Particularly these days, a good quote has a lot of value in the media-are-dying, legislative-deadline-is-looming world we live in. And with the GOP trying to find relevance and new ideas after a few rough months, a well-timed, well-worded quote has never been more important.
As a result, vivid metaphors have been flying from GOP quotemeisters on all sorts of topics: torture, gambling and, most of all, sex.

The succession of sound bites started at a Minnesota Chamber breakfast a couple of Fridays ago, when Minority Leader Rep. Marty Seifert (the master of the one-liner, or so he thinks) equated taxes with waterboarding. It was an uncomfortable moment for the uber-insider crowd of lobbyists and media in attendance — and if it doesn't work in that setting, it's not going to play in Pequot Lakes.
Seifert's missing the mark, though, hasn't prevented other Republicans in Minnesota from trying to come up with memorable lines.
And Minnesota appears to be the test market in seeing if sex will sell as part of the new GOP branding effort.
Leading the assault has been Rep. Michele Bachmann, who has continued her strategy of using sexual innuendo as a selling point for the conservative message.
At Saturday's annual Jason Lewis rally for tax cuts, Bachmann tried to randy up the crowd. First, she made a flirtatious pass at KTLK show host Chris Baker as a "handsome hunk of man." Then, she carried on by comparing federal spending to an "orgy" and saying that the government had "spent its wad." The racy talk all came from the same woman who was "hot for god" during her 2004 election campaign.
Locally, the strategy is being used in the Minnesota House, where the debate over a primary seat-belt law led Rep. Mark Buesgens, R-Jordan, to imply that Minnesota was selling itself to the federal government, or in his words: "I don't think we should be prostituting ourselves for federal money."
The state is selling its values for federal money? And a primary seatbelt law is immoral? Taking money from the federal government in exchange for passing a law meant to protect the public something is the equivalent of the world's oldest profession?
A little bit of sexual hyperbole perhaps.
All of this talk comes on the heels of the national gathering led by Virginia Rep. Eric Cantor, former Florida Gov. Jeb Bush and former Massachusetts Gov. and GOP presidential candidate Mitt Romney. Activists gathered for a weekend circle-think about the future of the Republican Party and a re-branding effort.

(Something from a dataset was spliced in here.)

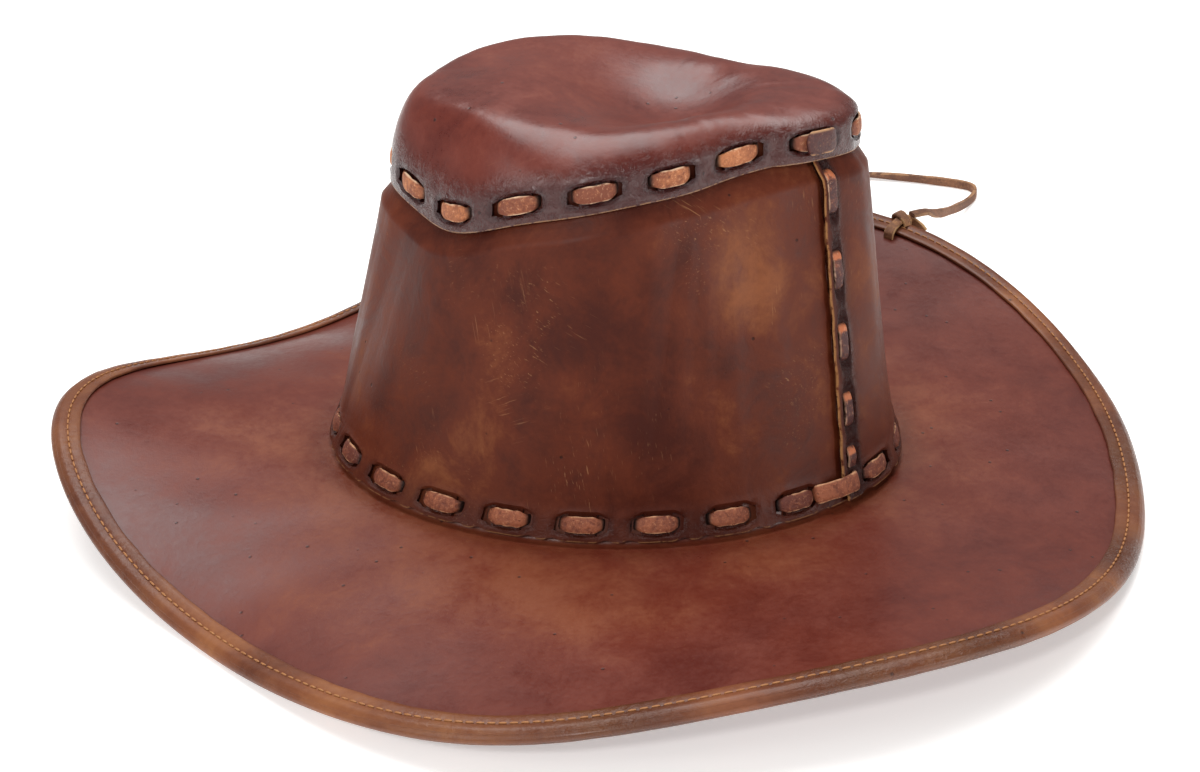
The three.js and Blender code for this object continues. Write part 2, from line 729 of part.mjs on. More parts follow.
function seamLace() {
  const where = { onFoot: seam.laceInset, onCap: seam.laceInset };
  const outside = lapLift + laceOut + clear / 2;
  const inside = -leather.wall - laceOut - clear / 2;
  const places = [];
  seamSlots.forEach((height, i) => {
    const depths = i % 2 === 0 ? [inside, outside] : [outside, inside];
    places.push(...depths.map((out) => ({ height, out })));
  });
  places.push({ height: seamLaceEnd, out: outside });
  // Its first run bends where the wall is drawn in.
  places.splice(2, 0, { height: capEdgeHeight(where) - swell.from, out: outside });
  const frames = places.map(({ height, out }) => {
    const frame = wallFrame(where, height, out);
    return { point: frame.point, across: frame.along };
  });
  return flatLace(frames, seamLaceWide, leather.lace, false);
}

// Turns about X until the lowest points of the front and of the back of the rim are level.
function leanOf(geometry) {
  const positions = geometry.getAttribute("position");
  const points = Array.from({ length: positions.count }, (_, i) =>
    new THREE.Vector3().fromBufferAttribute(positions, i),
  );
  const halves = [points.filter(({ y }) => y < 0), points.filter(({ y }) => y > 0)];
  let lean = 0;
  for (let pass = 0; pass < 5; pass++) {
    const heightOf = ({ y, z }) => z * Math.cos(lean) + y * Math.sin(lean);
    const [front, back] = halves.map((half) => half.reduce((a, b) => (heightOf(b) < heightOf(a) ? b : a)));
    lean = Math.atan2(front.z - back.z, back.y - front.y);
  }
  return lean;
}

function piece(name, geometry, colour, roughness) {
  const mesh = new THREE.Mesh(geometry, leatherMaterial(colour, roughness));
  mesh.name = name;
  return mesh;
}

// The hat proper stands on the front quarters and the back of its rim, in the middle of the frame.
const leaning = new THREE.Group();
const tapeGeometry = foldedTape();
leaning.rotation.x = leanOf(tapeGeometry);
const binding = piece("brim_binding", tapeGeometry, colours.tape, 0.5);
leaning.add(
  piece("brim", brimSheet(), colours.brim, 0.4),
  binding,
  piece("crown_wall", crownWall(), colours.wall, 0.4),
  piece("crown_cap", crownCap(), colours.cap, 0.35),
  piece("foot_lace", footLace(), colours.lace, 0.8),
  piece("cap_lace", capLace(), colours.lace, 0.8),
  piece("seam_lace", seamLace(), colours.lace, 0.8),
  piece("thong_knot", thongKnot(), colours.thong, 0.8),
);
const room = new THREE.Box3().setFromObject(leaning, true);
const middle = room.getCenter(new THREE.Vector3());
leaning.position.set(-middle.x, -middle.y, -room.min.z - restFlat);
leaning.updateMatrixWorld();

// The tape is pressed flat where the rim rests.
const groundBlock = new THREE.BoxGeometry(ground.size, ground.size, ground.deep);
groundBlock.translate(0, 0, -ground.deep / 2).applyMatrix4(leaning.matrixWorld.clone().invert());
binding.geometry = cut(tapeGeometry, groundBlock);

const hat = new THREE.Group();
hat.add(leaning, piece("thong", looseThong(), colours.thong, 0.8));

export default hat;
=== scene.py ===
"""A laced leather hat on a pale floor.

The hat's sheets follow the same short table as its solids. Lengths in the shape functions are
millimetres in the hat's own frame: the front toward -Y, the wearer's left toward +X, zero at the
middle of the crown's foot. standing() leans them as the hat stands and turns them into metres.
"""
import math
from collections import namedtuple

import bpy
import numpy as np
from mathutils import Matrix, Quaternion, Vector


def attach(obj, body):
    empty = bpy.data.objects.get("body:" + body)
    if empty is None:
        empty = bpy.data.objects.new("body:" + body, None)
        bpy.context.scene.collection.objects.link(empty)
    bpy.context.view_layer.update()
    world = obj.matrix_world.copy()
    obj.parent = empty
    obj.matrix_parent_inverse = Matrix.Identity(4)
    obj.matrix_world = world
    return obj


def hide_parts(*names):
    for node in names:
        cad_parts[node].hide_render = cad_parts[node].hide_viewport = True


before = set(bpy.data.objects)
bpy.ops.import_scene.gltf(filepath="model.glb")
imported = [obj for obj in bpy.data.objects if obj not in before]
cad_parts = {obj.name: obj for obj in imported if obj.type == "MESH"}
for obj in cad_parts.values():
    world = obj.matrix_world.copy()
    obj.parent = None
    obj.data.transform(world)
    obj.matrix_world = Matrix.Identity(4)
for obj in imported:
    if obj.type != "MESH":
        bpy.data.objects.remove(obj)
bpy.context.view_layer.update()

bl_info = {
    "name": "Laced leather hat",
    "version": (1, 0, 0),
    "blender": (4, 5, 0),
    "location": "3D View > Sidebar > Hat",
    "description": "Builds a laced leather hat, its thong and a small studio",
    "category": "Object",
}

BODY = "root"
METRE = 0.001

# Sizes that the sheets share with the solids

Station = namedtuple(
    "Station", "brim_reach brim_lift lace_reach lace_height crest_reach crest_height hollow")
STATION_STEP = 20
STATIONS = [Station(*row) for row in (
    (216, 9.0, 83, 106, 67, 139, 140.5),
    (203, -6.5, 75.5, 103, 66, 140, 140),
    (189, -18.0, 72, 103, 63, 142, 139.5),
    (194, -12.5, 68, 111, 56, 142, 138.5),
    (205, -2.0, 65.5, 117, 49, 141.5, 137),
    (205, 10.0, 62, 120.5, 43, 140, 135),
    (211, 17.0, 59, 121.5, 41, 139, 133),
    (211, 8.0, 60, 123, 42, 138.5, 131),
    (204, -2.5, 75, 124.5, 45, 137.5, 129.5),
    (199, -2.0, 88, 122.5, 47, 137.5, 129),
)]
CENTRE_HEIGHT = 132
WALL, CAP, BRIM, TAPE, LACE = 2.4, 2.2, 2.8, 1.0, 1.5
PLAY, CLEAR = 0.5, 0.3
FOOT_LENGTH, FOOT_WIDTH = 109, 87
FLARE_REACH, FLARE_HEIGHT = 2.5, 16
SWELL, SWELL_FROM, SWELL_TO = 4.5, 8, 0.2
COLLAR = 13.4
COLLAR_FOOT, WALL_FOOT = 0.4, 1.8
BRIM_CURVE = 1.6
CAP_OVERLAP = 11.6
SKIRT_HEIGHT, SKIRT_LEAN = 15.5, 1.3
SHOULDER_OUT, SHOULDER_UP = 0.53, 0.05
SEAM_FOOT, SEAM_CAP = 147, 160
LAP_END, LAP_FADE = 26, 60
LAP_LIFT = WALL + PLAY
RUN, SLOT, SLOT_TALL, LACE_WIDE = 15.2, 4.2, 7.3, 6.2
FOOT_COUNT, FOOT_ROW, FOOT_GAP = 22, 7.5, 40
CAP_COUNT, CAP_ROW = 16, 7.2
FOOT_SLOT_ENDS = (FOOT_ROW - SLOT_TALL / 2, FOOT_ROW + SLOT_TALL / 2)
CAP_SLOT_ENDS = (CAP_ROW - SLOT_TALL / 2, CAP_ROW + SLOT_TALL / 2)
STRAP_SLOT = 6.4
SEAM_INSET = 6
SEAM_SLOTS = (120, 104, 92, 77, 66, 51, 41, 27, 21)
SEAM_END = 11.4
KNOT_ANGLE, KNOT_HOLE = 234.5, -12.5
LEAN = -0.0445973
STAND = np.array(Matrix.Rotation(LEAN, 3, "X"))
SHIFT = (0.0303, 8.497, 15.9095)

# The thong's route on the ground, in metres, and how far its width is tipped up there, in degrees

ThongPoint = namedtuple("ThongPoint", "x y z turn")
THONG = [ThongPoint(*row) for row in (
    (-0.1748, 0.1362, 0.0293, 10), (-0.1800, 0.1425, 0.0282, 10),
    (-0.1874, 0.1463, 0.0244, 50), (-0.2000, 0.1511, 0.0190, 90),
    (-0.2160, 0.1566, 0.0132, 90), (-0.2319, 0.1619, 0.0080, 90),
    (-0.2456, 0.1670, 0.0042, 90), (-0.2548, 0.1707, 0.0026, 90),
    (-0.2608, 0.1729, 0.0024, 90), (-0.2664, 0.1735, 0.0024, 90),
    (-0.2707, 0.1718, 0.0024, 90), (-0.2738, 0.1682, 0.0024, 90),
    (-0.2774, 0.1612, 0.0024, 90), (-0.2816, 0.1508, 0.0024, 80),
    (-0.2862, 0.1380, 0.0024, 65), (-0.2901, 0.1249, 0.0023, 45),
    (-0.2940, 0.1090, 0.0019, 25), (-0.2970, 0.0920, 0.0015, 10),
    (-0.2990, 0.0750, 0.0013, 0), (-0.3000, 0.0600, 0.0013, 0),
    (-0.3000, 0.0460, 0.0013, 0),
)]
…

Romney did his part by testing the sexual dynamics within the GOP by suggesting that vice presidential nominee Gov. Sarah Palin of Alaska made Time magazine's list of 100 most influential people for her looks, not her influence.
"But was that the issue on the most beautiful people, or the most influential people?" Romney asked.

One Minnesota Republican, Rep. Pat Garafalo of Farmington, seems to have missed the memo when he sponsored a bill defending citizens' rights to gamble on the Internet and collect their winnings — all, of course, in the privacy of their homes. Garafalo equated the efforts of Gov. Pawlenty's Department of Public Safety to stop online poker players with communism.
While noting that he wasn't condoning online gambling, Garafolo said, "I have serious concerns about government banning access to websites. This is the kind of thing they do in communist China, not the United States of America."
Garafolo is right on that score, but that said, some of the YouTube clips and GOP quips that are circulating make me grimace about what my young children might hear next from the GOP quote machine.
The new Democratic talking point might be: Republicans say the darndest things.